◆ Problem details ◆
Output the data exactly, with every line intact.

◆ Source material ◆
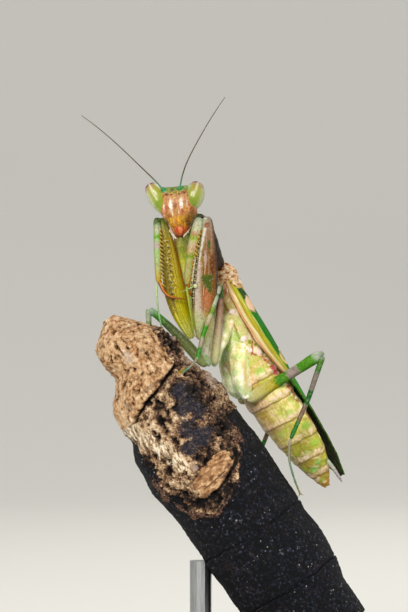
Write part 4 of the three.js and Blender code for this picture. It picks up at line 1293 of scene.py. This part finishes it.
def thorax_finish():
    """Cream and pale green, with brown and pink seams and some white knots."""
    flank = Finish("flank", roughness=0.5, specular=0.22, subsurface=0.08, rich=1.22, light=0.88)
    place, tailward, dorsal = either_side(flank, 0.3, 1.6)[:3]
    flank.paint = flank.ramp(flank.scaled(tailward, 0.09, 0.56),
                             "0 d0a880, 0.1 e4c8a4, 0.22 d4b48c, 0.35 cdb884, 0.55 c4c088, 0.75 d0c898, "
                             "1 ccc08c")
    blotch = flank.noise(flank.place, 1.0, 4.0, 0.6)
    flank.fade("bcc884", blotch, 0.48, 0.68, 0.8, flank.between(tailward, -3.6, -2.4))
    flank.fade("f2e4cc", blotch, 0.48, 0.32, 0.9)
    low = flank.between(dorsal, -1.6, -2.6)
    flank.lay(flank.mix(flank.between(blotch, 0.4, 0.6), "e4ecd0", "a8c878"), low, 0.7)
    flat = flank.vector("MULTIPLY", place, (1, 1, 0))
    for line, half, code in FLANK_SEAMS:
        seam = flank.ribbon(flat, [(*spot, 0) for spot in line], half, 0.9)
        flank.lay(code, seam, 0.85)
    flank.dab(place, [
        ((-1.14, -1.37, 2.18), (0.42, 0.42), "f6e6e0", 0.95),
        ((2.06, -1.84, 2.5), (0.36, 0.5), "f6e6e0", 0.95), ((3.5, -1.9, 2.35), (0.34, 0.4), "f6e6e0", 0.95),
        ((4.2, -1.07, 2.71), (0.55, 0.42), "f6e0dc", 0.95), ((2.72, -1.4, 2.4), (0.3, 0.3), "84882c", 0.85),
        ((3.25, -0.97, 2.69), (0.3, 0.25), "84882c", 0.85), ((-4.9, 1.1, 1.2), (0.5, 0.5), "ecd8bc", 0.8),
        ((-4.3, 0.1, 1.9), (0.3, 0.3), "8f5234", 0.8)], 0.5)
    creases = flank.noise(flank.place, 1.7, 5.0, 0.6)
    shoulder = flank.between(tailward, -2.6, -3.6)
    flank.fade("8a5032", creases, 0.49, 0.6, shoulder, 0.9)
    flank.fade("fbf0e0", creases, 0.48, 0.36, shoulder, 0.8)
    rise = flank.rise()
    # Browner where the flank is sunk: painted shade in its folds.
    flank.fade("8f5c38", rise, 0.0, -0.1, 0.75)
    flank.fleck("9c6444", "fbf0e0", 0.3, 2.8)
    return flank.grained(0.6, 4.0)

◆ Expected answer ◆
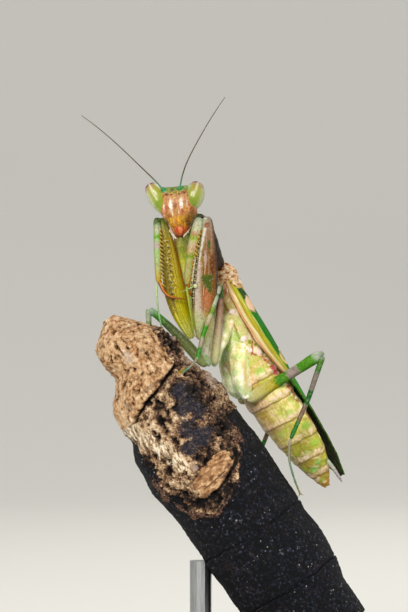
Write part 4 of the three.js and Blender code for this picture. It picks up at line 1293 of scene.py. This part finishes it.
def thorax_finish():
    """Cream and pale green, with brown and pink seams and some white knots."""
    flank = Finish("flank", roughness=0.5, specular=0.22, subsurface=0.08, rich=1.22, light=0.88)
    place, tailward, dorsal = either_side(flank, 0.3, 1.6)[:3]
    flank.paint = flank.ramp(flank.scaled(tailward, 0.09, 0.56),
                             "0 d0a880, 0.1 e4c8a4, 0.22 d4b48c, 0.35 cdb884, 0.55 c4c088, 0.75 d0c898, "
                             "1 ccc08c")
    blotch = flank.noise(flank.place, 1.0, 4.0, 0.6)
    flank.fade("bcc884", blotch, 0.48, 0.68, 0.8, flank.between(tailward, -3.6, -2.4))
    flank.fade("f2e4cc", blotch, 0.48, 0.32, 0.9)
    low = flank.between(dorsal, -1.6, -2.6)
    flank.lay(flank.mix(flank.between(blotch, 0.4, 0.6), "e4ecd0", "a8c878"), low, 0.7)
    flat = flank.vector("MULTIPLY", place, (1, 1, 0))
    for line, half, code in FLANK_SEAMS:
        seam = flank.ribbon(flat, [(*spot, 0) for spot in line], half, 0.9)
        flank.lay(code, seam, 0.85)
    flank.dab(place, [
        ((-1.14, -1.37, 2.18), (0.42, 0.42), "f6e6e0", 0.95),
        ((2.06, -1.84, 2.5), (0.36, 0.5), "f6e6e0", 0.95), ((3.5, -1.9, 2.35), (0.34, 0.4), "f6e6e0", 0.95),
        ((4.2, -1.07, 2.71), (0.55, 0.42), "f6e0dc", 0.95), ((2.72, -1.4, 2.4), (0.3, 0.3), "84882c", 0.85),
        ((3.25, -0.97, 2.69), (0.3, 0.25), "84882c", 0.85), ((-4.9, 1.1, 1.2), (0.5, 0.5), "ecd8bc", 0.8),
        ((-4.3, 0.1, 1.9), (0.3, 0.3), "8f5234", 0.8)], 0.5)
    creases = flank.noise(flank.place, 1.7, 5.0, 0.6)
    shoulder = flank.between(tailward, -2.6, -3.6)
    flank.fade("8a5032", creases, 0.49, 0.6, shoulder, 0.9)
    flank.fade("fbf0e0", creases, 0.48, 0.36, shoulder, 0.8)
    rise = flank.rise()
    # Browner where the flank is sunk: painted shade in its folds.
    flank.fade("8f5c38", rise, 0.0, -0.1, 0.75)
    flank.fleck("9c6444", "fbf0e0", 0.3, 2.8)
    return flank.grained(0.6, 4.0)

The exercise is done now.